We also ran Blackmagic Davinci Resolve benchmark from Puget Systems and here the card does adequately for anyone starting up in video editing or working mostly on 1080p projects, anything higher would really benefit from more than 8GB of VRAM.


With main performance numbers out of the way – let’s focus on thermals for a moment. Quick note – our ambient studio temperature is 26.5C. In gaming RTX 3070 would stay very close to 60C on average, it seems this is the default fan curve target. When the card goes below 55C it would just turn off the fans. While carrying out the Blender test, we found it hits low 60s and stays there. What is interesting – it maintains 2000MHz clock speed without any issues. That large cooler from its big brother is doing a great job here!


The results get even better when we bring noise levels into the mix. We ran Unigine Heaven benchmark for 30min to really work it and RTX 3070 only peaked at 63C with 2100 MHz clock speed with sound hitting only 41 decibels at 30cm distance from the GPU, which is barely audible.




To sum this all up – there’s no doubt that RTX 3070 is one TUF cookie – quality build, silent acoustics, and good control of temperatures vs performance – it is a great addition to anyone’s PC rig. If we compare it to the older RTX 2080 Super, we get between 15 and 25% improvements across the board with huge improvements in Blender.


If on the other hand we compare it to the Radeon RX 6800 XT we see the difference between 7% and 25%, the latter being high resolution gaming. This card still holds its own in ray tracing and in productivity tasks.
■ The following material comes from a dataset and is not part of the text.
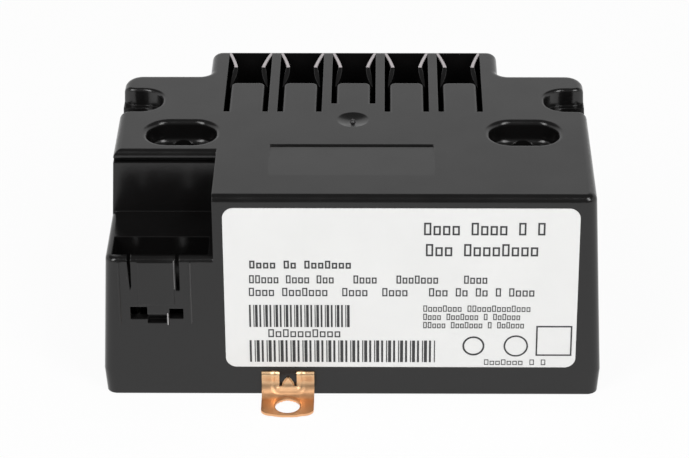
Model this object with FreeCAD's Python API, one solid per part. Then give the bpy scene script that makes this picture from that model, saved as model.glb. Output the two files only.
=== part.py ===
# Ignition transformer for an oil or gas burner, potted in a one-piece black housing.
# Millimetres. The origin is midway between the two screw slots, on the base plane.
# X runs to the right, Y to the rear, Z up. The plug notch is at the front left.
import FreeCAD, Part
import math
import os

V = FreeCAD.Vector

# Housing, outside
HEIGHT = 44.8
HALF_WIDTH = 50.35
FRONT_Y = -28.4
MAIN_REAR_Y = 27.55
BACK_Y = 39.1
BACK_HALF_WIDTH = 31.0
END_DRAFT = 0.025
SIDE_DRAFT = 0.05
BACK_SIDE_DRAFT = 0.0134
CORNER_R = 2.2
REAR_CORNER_R = 3.7
WAIST_R = 2.3
TOP_EDGE_R = 1.5
SLOT_EDGE_R = 0.7
FOOT_HEIGHT = 5.0
FOOT_TUCK = 0.65
WALL = 2.0
ROOF = 2.2
THIN_WALL = 1.5
REACH = 80.0

# Screw slots through the housing
SCREW_INSET = 15.47
SEAT_LENGTH = 13.9
SEAT_WIDTH = 9.8
SEAT_CORNER_R = 4.4
SEAT_DEPTH = 4.8
SCREW_SLOT_WIDTH = 5.6
SCREW_SLOT_LENGTH = 8.6
RELIEF_WIDTH = 5.6
RELIEF_LENGTH = 9.4
RELIEF_DEPTH = 4.0
SEAT_RIM_R = 1.0
SEAT_FLOOR_R = 1.2

# Open slots in the two sides
SIDE_SLOT_Y = 14.62
SIDE_SLOT_WIDTH = 9.64
SIDE_SLOT_RUN = 10.65
SIDE_SLOT_DEPTH = 3.8
SIDE_SLOT_THROAT = 7.2
SIDE_SLOT_ROUND = 0.9
SIDE_MOUTH_R = 3.2
MOUTH_TURN = 0.8

# Notch for the mains plug, and its socket
NOTCH_WIDTH = 23.0
NOTCH_REAR_Y = -8.33
NOTCH_DEPTH = 13.8
NOTCH_LIP_R = 1.3
GROOVE_DROP = 1.5
GROOVE_HEIGHT = 1.1
GROOVE_DEPTH = 1.4
ARM_EDGE_R = 1.0
SOCKET_WALL = 2.85
SOCKET_LENGTH = 19.0
SOCKET_FRONT_Y = -25.9
SOCKET_REAR_Y = -18.72
SOCKET_FLOOR_Z = 12.0
CARRIER_HEIGHT = 4.0
BLADE_THICK = 0.8
BLADE_WIDTH = 2.8
BLADE_PITCH = 5.0
BLADE_DROP = 7.0
BLADE_FOOT_Z = 4.7

# Latch on the socket's front wall: X from the socket's middle, Z from the notch's floor
PANEL = (-4.5, 2.7, -10.4, -0.7)
PANEL_PROUD = 0.3
RAIL_LEFT = (-8.42, -8.08, -14.8, -0.7)
RAIL_RIGHT = (5.73, 6.07, -14.8, -0.7)
GAP_LEFT = (-6.6, -5.8, -7.2, 1.0)
GAP_LEFT_FOOT = (0.3, 1.0)
GAP_RIGHT = (3.1, 3.85, -7.2, 1.0)
WINDOW_LEFT = (-6.2, -2.8, -13.7, -10.9)
WINDOW_RIGHT = (1.6, 4.4, -13.6, -11.3)
SILL = (-2.8, 1.0, -14.6, -12.6)
SILL_DEPTH = 1.6
SILL_RIB = (1.3, 0.25, -15.0, -12.3)
LATCH_DEPTH = 0.5

# Bays for the high voltage leads
BAY_COUNT = 5
BAY_PITCH = 11.1
BAY_WIDTH = 9.2
SLIT = 1.0
BAY_FRONT_Y = 9.3
MIDDLE_BAY_FRONT_Y = 13.0
BAY_DEPTH = 17.8
BAY_BACK_WALL = 1.15
TONGUE_END_Y = 22.9
TONGUE_CORNER_R = 1.3
TONGUE_EDGE_R = 0.7

# Sprung lips in the bays, as (reach from the rib, Y) points
LIP_ROOT = (0.2, 23.4)
LIP_BOW = (1.5, 26.2)
LIP_TIP = (2.05, 30.2)
LIP_RETURN = (1.35, 33.6)
LIP_END_REACH = 0.45
LIP_GAP_ROOT = (0.6, 23.0)
LIP_GAP_BOW = (0.75, 26.4)
LIP_GAP_TIP = (1.35, 30.4)
LIP_GAP_RETURN = (0.8, 33.3)
LIP_GAP_END = (0.0, 36.3)
LIP_PAST_RIB = 0.5
LIP_SLOPE = 0.3

# High voltage sockets and their pins
SOCKET_BAY = 1
HV_Z = 14.0
HV_BORE_R = 4.5
HV_DEPTH = 16.0
PIN_R = 2.0
PIN_COLLAR_R = 2.4
PIN_COLLAR_PROUD = 0.3
PIN_TAIL = 3.75
PIN_REACH = 10.3
PIN_TIP_R = 1.2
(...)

If you compare the price, this RTX3070 from ASUS has a recommended retail price of 539 USD and RX6800XT is 649 USD, that is 17% difference and to be fair it is about the same in terms of performance. Yes, I know, right now you can’t buy either one of them at this price – but I expect in a few months time stock levels will pick up and for those who are looking for a great 1440p gaming graphics card, this one is going to be a good value.